A reabilitação de imóveis antigos em hotéis é tendência em Portugal? Porquê?
É difícil. Portugal tem um potencial turístico espetacular, porque tem tudo para ser um dos maiores países turísticos do mundo: sol, comida, tradição, património... Mas é certo que, a nível hoteleiro, precisamos de mais apoio por parte das instituições públicas para ajudar o interior de Portugal, sobretudo, para atrair esses hóspedes — o hóspede de luxo, o hóspede exclusivo. Não queremos turismo de massas, queremos turismo exclusivo.
O que poderia ser melhorado ao nível da legislação para facilitar a reabilitação de um imóvel antigo e transformá-lo num hotel ou noutro tipo de negócio?

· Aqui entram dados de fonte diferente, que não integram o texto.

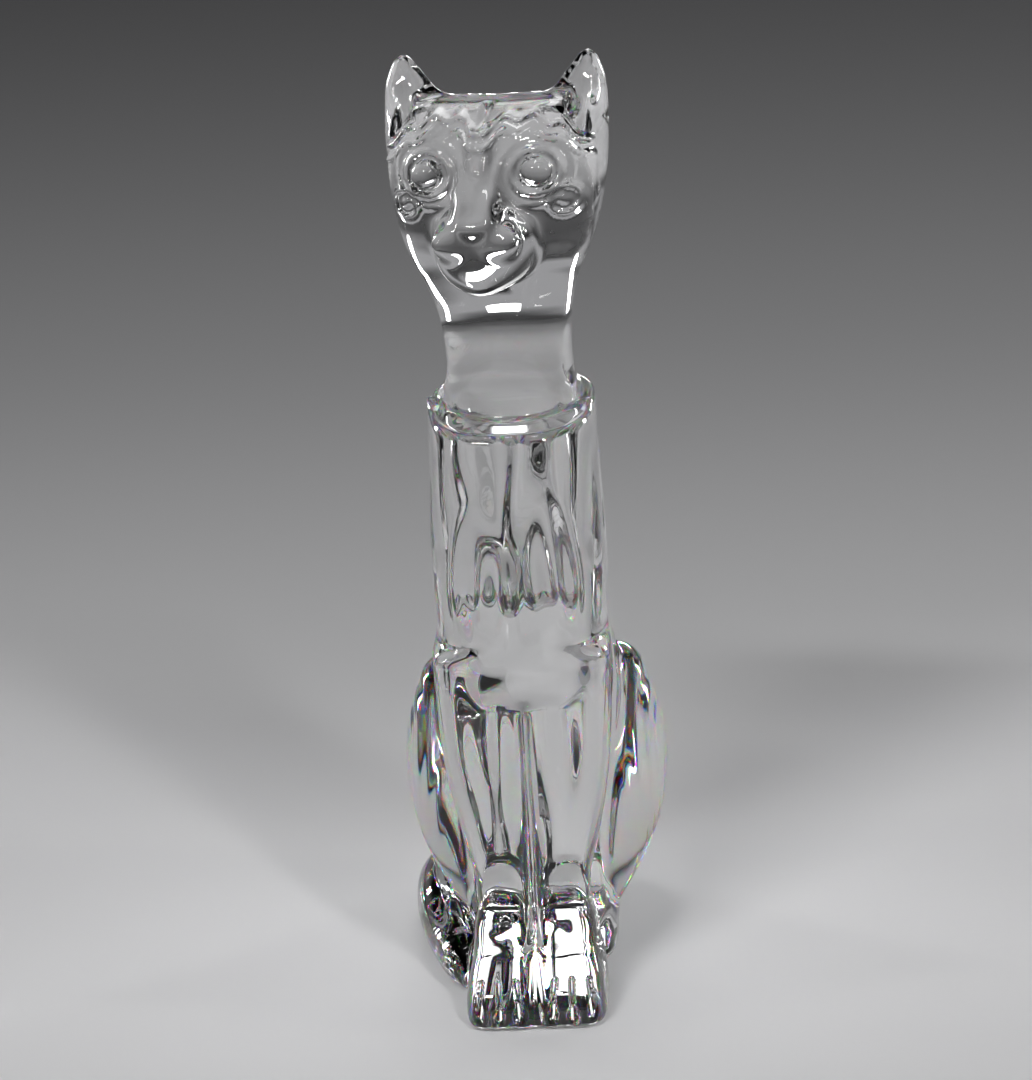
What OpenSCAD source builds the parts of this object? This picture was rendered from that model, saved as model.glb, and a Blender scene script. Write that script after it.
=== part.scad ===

Sobretudo no interior, porque acredito que nas grandes cidades de Portugal existem todos os meios possíveis para transformar um edifício histórico num estabelecimento público. Mas no interior é certo que falta dinamismo e rapidez por parte das instituições públicas. As licenças demoram muito. Não é fácil transformar um edifício histórico num hotel, num museu ou noutro segmento. O que quero dizer é que quem pretende investir num edifício histórico precisa de mais apoio institucional – não apenas financeiro – para que, juntos, consigamos evitar que os edifícios históricos em Portugal desapareçam. É extremamente importante.
Como empreendedor em Oliveira do Hospital, recebi esse apoio por parte da câmara. Estou muito agradecido à câmara, porque me ajudaram muito a converter este espaço no hotel que é hoje. A Câmara de Oliveira do Hospital foi a primeira a vir ver o prédio quando o comprei, sem que eu os tenha contactado. Para mim, essa foi a primeira pedra deste projeto. A partir daí, facilitaram todo o tipo de apoio: desde canalizar a água até ao hotel, as estradas, todas as licenças, até a divulgação do palacete. Só posso estar agradecido, porque acho que não há muitas câmaras em Portugal a fazer o trabalho que esta câmara faz.
"Estamos abertos a qualquer prédio histórico que possamos recuperar, seja em Portugal, seja em Espanha"
Enquanto empresário, planeia abrir mais hotéis de luxo com história em Portugal? Onde e porquê? Também tem negócios deste tipo em Espanha ou noutros países?
O nosso conceito são hotéis históricos em locais classificados como Património da Humanidade. E estamos abertos a qualquer prédio histórico que possamos recuperar. Seja em Portugal, seja em Espanha, estamos a analisar outros projetos. Mas o que queremos agora é dar essência ao palacete, porque este é o primeiro projeto deste tipo. Antes de agarrar noutro projeto, queremos valorizar o palacete, a região da Serra da Estrela e Oliveira do Hospital.